Natural gas. For many of the new exploration areas – in the Western Desert, the Mediterranean and Upper Egypt – companies see gas as the most likely prospect. Gas reserves have been steadily revised upwards.

The figure for 1995 was 22 trillion cubic feet (tcf). A higher reserve estimate is due to be announced in the first quarter of 1996. An estimated 40 tcf remains to be discovered. IEOC, Amoco and Shell are the leading gas producers. Output is now about 1,400 million cubic feet a day (cf/d).

Amoco, IEOC and the EGPC affiliate Egypt Gas have formed Egypt Trans-Gas Company with the aim of expanding the domestic gas pipeline network, and building a gas export pipeline to Gaza, Israel and Jordan. The gas will come from offshore East Mediterranean fields where IEOC and Amoco have found large quantities of gas. The government says it expects to conclude a sales and purchase agreement with Israel during 1996 for the supply of about 250 million cf/d of gas. The pipeline would be ready for use in 1999 or 2000 (see Egypt).

Refineries. Egypt’s seven refineries process just over 500,000 b/d.

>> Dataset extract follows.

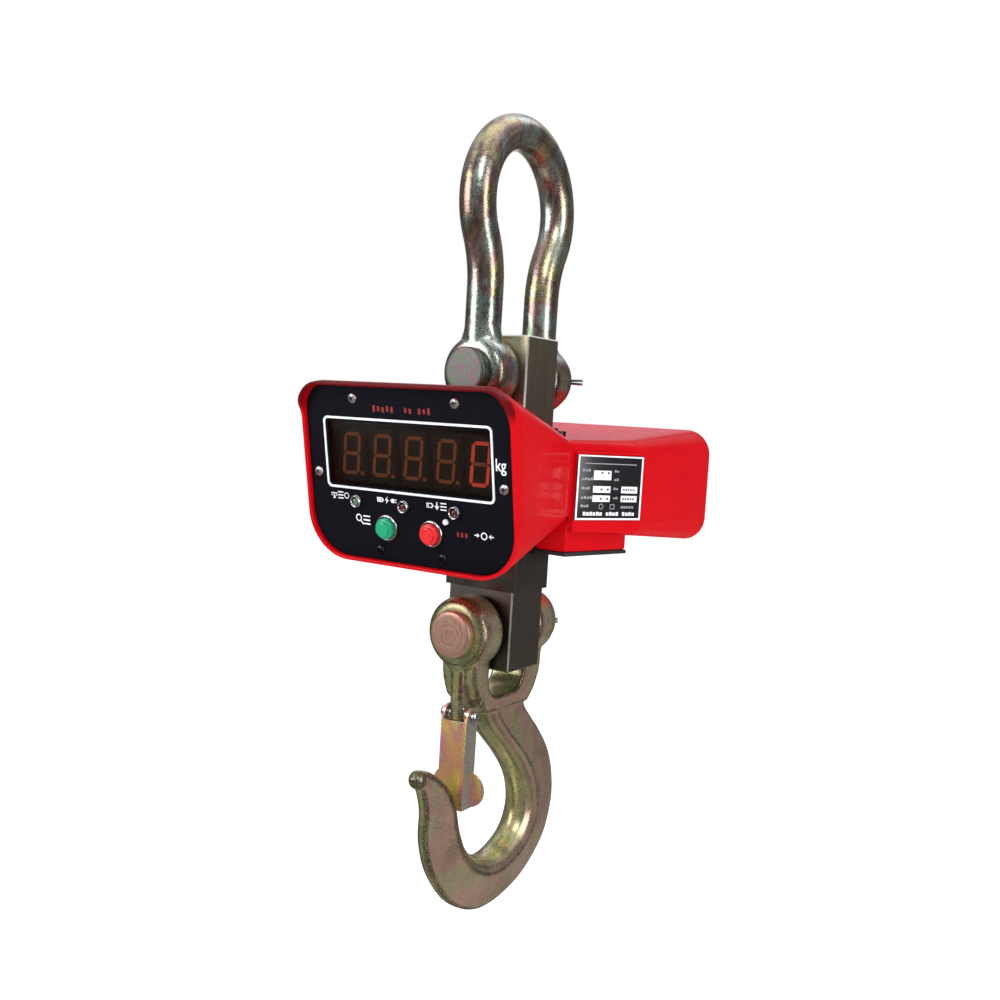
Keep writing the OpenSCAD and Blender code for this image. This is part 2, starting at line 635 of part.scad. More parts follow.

This has remained constant for several years, as increases in total energy consumption have been met by rising gas production. The existing refineries are heavily geared to fuel oil, which accounts for almost 50 per cent of total output. New projects are aiming to deal with a shortage of lighter products, in particular diesel.

The most ambitious new scheme is the Midor refinery, an estimated $1,000 millionplus Egyptian/Israeli joint venture. A European consortium led by Italy’s Technipetrol signed a letter of intent for the engineering procurement and construction contract at the end of 1995. The refinery will process 100,000 b/d of crude, and will include a 25,000-b/d hydrocracker, geared to produce light products. EGPC, which has a 20 per cent stake in Midor (Egypt), will supply 30 per cent of the crude. The rest will come from the recently expanded Sumed pipeline, which can carry 2.4 million b/d of crude from the Gulf of Suez to the Sidi Krier terminal, west of Alexandria.

Financing for the Midor refinery includes $240 million in equity, 20 per cent from EGPC, 40 per cent from Egyptian businessman Hussain Salem and local partners, and 40 per cent from Israeli businessman Yosef Maiman’s Merhav group. The European Investment Bank is to lend ECU 220 million ($290 million).

These funds will be supplemented by loans from Egyptian banks and supplier credits guaranteed by agencies in Italy, France, Spain, Israel and possibly Japan. Midor will also appoint an international oil company to operate the refinery in the first quarter of 1996.

EGPC affiliate Nasr Petroleum Company is also pressing ahead with a 35,000-b/d hydrocracker to be built at its refinery in Suez.

Licensing and basic design contracts are due to be awarded in the next few months. UOP of the US, which is principal licensor for Midor, is well placed to win most of the Nasr Petroleum packages.

Petrochemicals. Five international companies bid by the 2 January deadline for an estimated $220 million-260 million contract to build Egypt’s first ethylene plant for the Egyptian Petrochemicals Company (EPC), owned buy EGPC. The bidders are ABB Lummus Global of the US – which will provide the technology licence – Snamprogetti of Italy, Daelim Industrial Company of South Korea, and Toyo Engineering and Mitsui Engineering & Shipbuilding, both of Japan.

It will produce 150,000 tonnes a year of ethylene, two-thirds of which will be used to make polyethylene.

BP Chemicals of the UK has finally been awarded the contract to provide the technology for this unit, after a long battle with Union Carbide Corporation of the US. EPC will use the remaining ethylene as feedstock for other units at its Alexandria complex.

Textiles magnate Mohamed Farid Khamis has been involved in efforts to set up two private petrochemicals schemes, a polypropylene plant in Alexandria and a vast new ethylene-based complex on the Gulf of Suez. Both schemes are at the early stages of development. Major US firms such as Dow Chemical have shown interest, but, so far no firm commitments have been made.